Thank you for your thoughtful response!

>>> Measuring diversity based on a few predefined attributes makes no sense. Creating diversity by hiring someone because they're female isn't the answer, we need to go beyond that to truly have diversity.

I think I might have been a tad overdramatic by just saying "I'm not diversity" in the title, but what you wrote above there is exactly what I'm trying to communicate: diversity is more than just bullet points, we need to see it more holistically.
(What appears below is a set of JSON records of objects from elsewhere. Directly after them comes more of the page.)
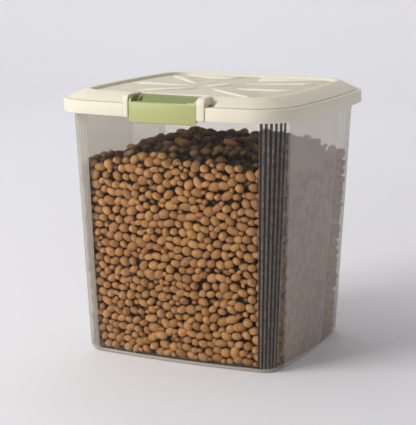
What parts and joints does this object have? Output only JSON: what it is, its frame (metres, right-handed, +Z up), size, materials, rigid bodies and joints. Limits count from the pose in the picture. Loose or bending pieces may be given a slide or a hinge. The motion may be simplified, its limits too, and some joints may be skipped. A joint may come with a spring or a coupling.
{
  "type": "pet food bin",
  "caption": "Clear tapered food bin with fluted corners, a clip-on collar, a hinged flip lid with a seal and a rocker latch with a finger scoop.",
  "frame": {"origin": "on the floor, under the middle of the bin's bounding box", "axes": "+Z up, -Y towards the front with the latch, +X to the right of a person facing the latch"},
  "size_m": [0.2816, 0.2748, 0.2934],
  "materials": {
    "clear_plastic": "clear, glossy",
    "cream_plastic": "satin",
    "panel_plastic": "satin with raised gloss pads",
    "liner_plastic": "satin",
    "green_plastic": "satin",
    "silicone": "matte, translucent",
    "steel": "plain"
  },
  "bodies": {
    "tub": {"tub": "clear_plastic"},
    "collar": {"collar_ring": "cream_plastic", "collar_gasket": "silicone", "hinge_pin_left": "steel", "hinge_pin_right": "steel"},
    "lid": {"lid_shell": "cream_plastic", "lid_top_panel": "panel_plastic", "lid_liner": "liner_plastic", "lid_seal": "silicone", "latch_pin": "steel", "liner_screw_1": "steel", "liner_screw_2": "steel", "liner_screw_3": "steel", "liner_screw_4": "steel", "liner_screw_5": "steel", "liner_screw_6": "steel"},
    "latch": {"latch_lever": "green_plastic"}
  },
  "joints": [
    {"name": "collar_lift", "type": "slide", "parent": "tub", "child": "collar", "axis": [0, 0, 1], "range_m": [0, 0.06]},
    {"name": "lid_hinge", "type": "hinge", "parent": "collar", "child": "lid", "pos_m": [0, 0.1339, 0.28805], "axis": [-1, 0, 0], "range_deg": [0, 110]},
    {"name": "latch_rock", "type": "hinge", "parent": "lid", "child": "latch", "pos_m": [0.0019, -0.1303, 0.2795], "axis": [-1, 0, 0], "range_deg": [0, 10]}
  ]
}
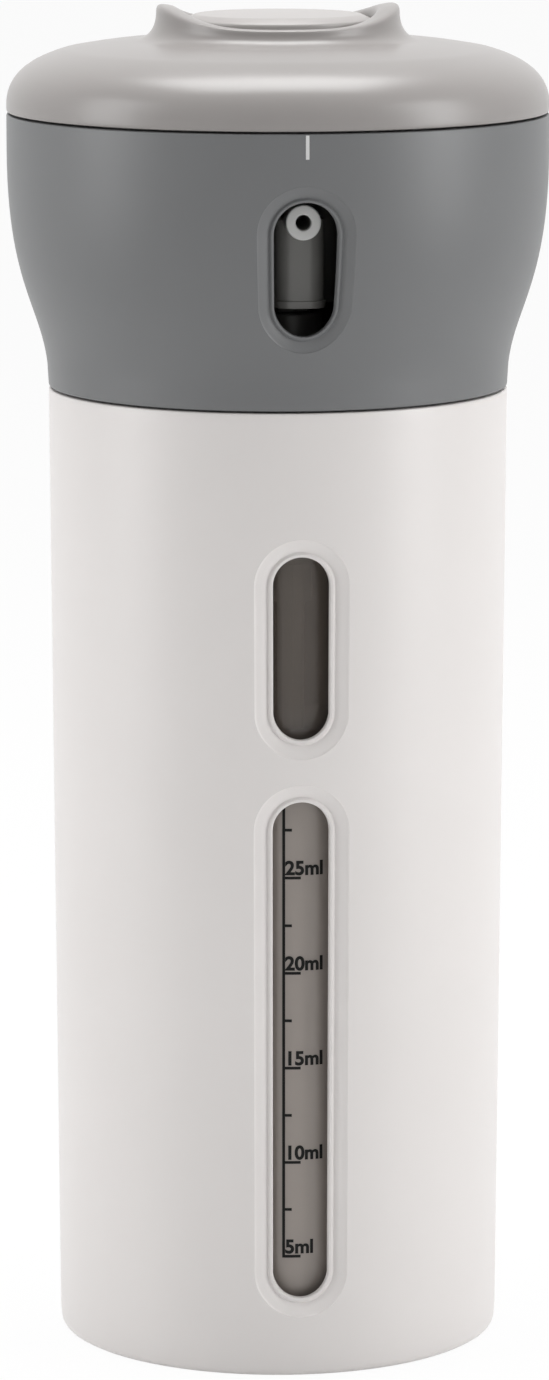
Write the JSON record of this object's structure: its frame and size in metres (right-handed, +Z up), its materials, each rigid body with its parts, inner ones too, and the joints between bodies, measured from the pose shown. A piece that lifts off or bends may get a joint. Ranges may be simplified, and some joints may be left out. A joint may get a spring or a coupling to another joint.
{
  "type": "travel dispenser bottle",
  "caption": "Rotary travel dispenser: slotted sleeve, flared head and a turning domed dial with a push button that pumps the selected inner bottle.",
  "frame": {"origin": "middle of the foot ring, on the surface that the dispenser stands on", "axes": "+Z up along the dispenser's axis; the nozzle slot and the windows face -Y; +X to the right"},
  "size_m": [0.08, 0.08, 0.1993],
  "materials": {
    "sleeve_white": "satin gloss",
    "head_grey": "satin",
    "dial_grey": "satin",
    "button_grey": "satin",
    "inner_grey": "matt",
    "pump_white": "satin",
    "clear_plastic": "clear, lightly frosted",
    "silicone": "matt",
    "spring_steel": "bright wire"
  },
  "bodies": {
    "sleeve": {"outer_sleeve": "sleeve_white"},
    "head": {"head_shell": "head_grey", "spigot_seal": "silicone"},
    "dial": {"dial_dome": "dial_grey", "carousel": "inner_grey", "dial_screw": "spring_steel", "bottle_1": "clear_plastic", "neck_gasket_1": "silicone", "pump_collar_1": "inner_grey", "pump_cylinder_1": "pump_white", "check_ball_1": "spring_steel", "dip_tube_1": "pump_white", "bottle_2": "clear_plastic", "neck_gasket_2": "silicone", "pump_collar_2": "inner_grey", "pump_cylinder_2": "pump_white", "check_ball_2": "spring_steel", "dip_tube_2": "pump_white", "bottle_3": "clear_plastic", "neck_gasket_3": "silicone", "pump_collar_3": "inner_grey", "pump_cylinder_3": "pump_white", "check_ball_3": "spring_steel", "dip_tube_3": "pump_white", "bottle_4": "clear_plastic", "neck_gasket_4": "silicone", "pump_collar_4": "inner_grey", "pump_cylinder_4": "pump_white", "check_ball_4": "spring_steel", "dip_tube_4": "pump_white"},
    "button": {"push_button": "button_grey", "button_spring": "spring_steel"},
    "presser": {"press_plate": "inner_grey", "return_spring": "spring_steel"},
    "actuator_1": {"actuator_1": "inner_grey", "nozzle_tip_1": "pump_white", "pump_stem_1": "inner_grey", "piston_1": "pump_white", "pump_spring_1": "spring_steel"},
    "actuator_2": {"actuator_2": "inner_grey", "nozzle_tip_2": "pump_white", "pump_stem_2": "inner_grey", "piston_2": "pump_white", "pump_spring_2": "spring_steel"},
    "actuator_3": {"actuator_3": "inner_grey", "nozzle_tip_3": "pump_white", "pump_stem_3": "inner_grey", "piston_3": "pump_white", "pump_spring_3": "spring_steel"},
    "actuator_4": {"actuator_4": "inner_grey", "nozzle_tip_4": "pump_white", "pump_stem_4": "inner_grey", "piston_4": "pump_white", "pump_spring_4": "spring_steel"}
  },
  "joints": [
    {"name": "head_lift", "type": "slide", "parent": "sleeve", "child": "head", "axis": [0, 0, 1], "range_m": [0, 0.145]},
    {"name": "dial_turn", "type": "hinge", "parent": "head", "child": "dial", "pos_m": [0, 0, 0.16], "axis": [0, 0, 1], "continuous": true},
    {"name": "button_press", "type": "slide", "parent": "dial", "child": "button", "axis": [0, 0, -1], "range_m": [0, 0.007], "stiffness_N_per_m": 200, "springref_m": -0.005, "deforming": ["button_spring"]},
    {"name": "presser_press", "type": "slide", "parent": "head", "child": "presser", "axis": [0, 0, -1], "range_m": [0, 0.007], "stiffness_N_per_m": 150, "springref_m": -0.005, "deforming": ["return_spring"]},
    {"name": "actuator_1_press", "type": "slide", "parent": "dial", "child": "actuator_1", "axis": [0, 0, -1], "range_m": [0, 0.007], "stiffness_N_per_m": 300, "springref_m": -0.005, "deforming": ["pump_spring_1"]},
    {"name": "actuator_2_press", "type": "slide", "parent": "dial", "child": "actuator_2", "axis": [0, 0, -1], "range_m": [0, 0.007], "stiffness_N_per_m": 300, "springref_m": -0.005, "deforming": ["pump_spring_2"]},
    {"name": "actuator_3_press", "type": "slide", "parent": "dial", "child": "actuator_3", "axis": [0, 0, -1], "range_m": [0, 0.007], "stiffness_N_per_m": 300, "springref_m": -0.005, "deforming": ["pump_spring_3"]},
    {"name": "actuator_4_press", "type": "slide", "parent": "dial", "child": "actuator_4", "axis": [0, 0, -1], "range_m": [0, 0.007], "stiffness_N_per_m": 300, "springref_m": -0.005, "deforming": ["pump_spring_4"]}
  ],
  "couplings": [
    {"joint": "presser_press", "follows": "button_press", "ratio": 1},
    {"joint": "actuator_1_press", "follows": "button_press", "ratio": 1}
  ]
}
Thanks, but I thought your other post was really good.
Exactly. The greatest problem with this article is its underlying assumption that "diversity" is good by itself and that companies should pursue it. The author makes the point that she is not "diverse enough", while ignoring the fundamental issue that measuring "diversity" and showing that it is a goal worth pursuing by itself is non-trivial and problematic. The fact that she is counted as "diversity" while claiming that she isn't is exactly the reason why current societies' and organizations' extreme focus on and overvaluing of diversity is misguided.
I know that statistics can be found that in some way correlate "diversity" with some financial metric or other being better. But that still is not definitive nor does it address the fundamental issue which is "what really is diversity, on what basis and features should it be measured, and WHY should we optimize for diversity as opposed to OTHER traits that potentially will correlate even more highly with other desirable metrics?"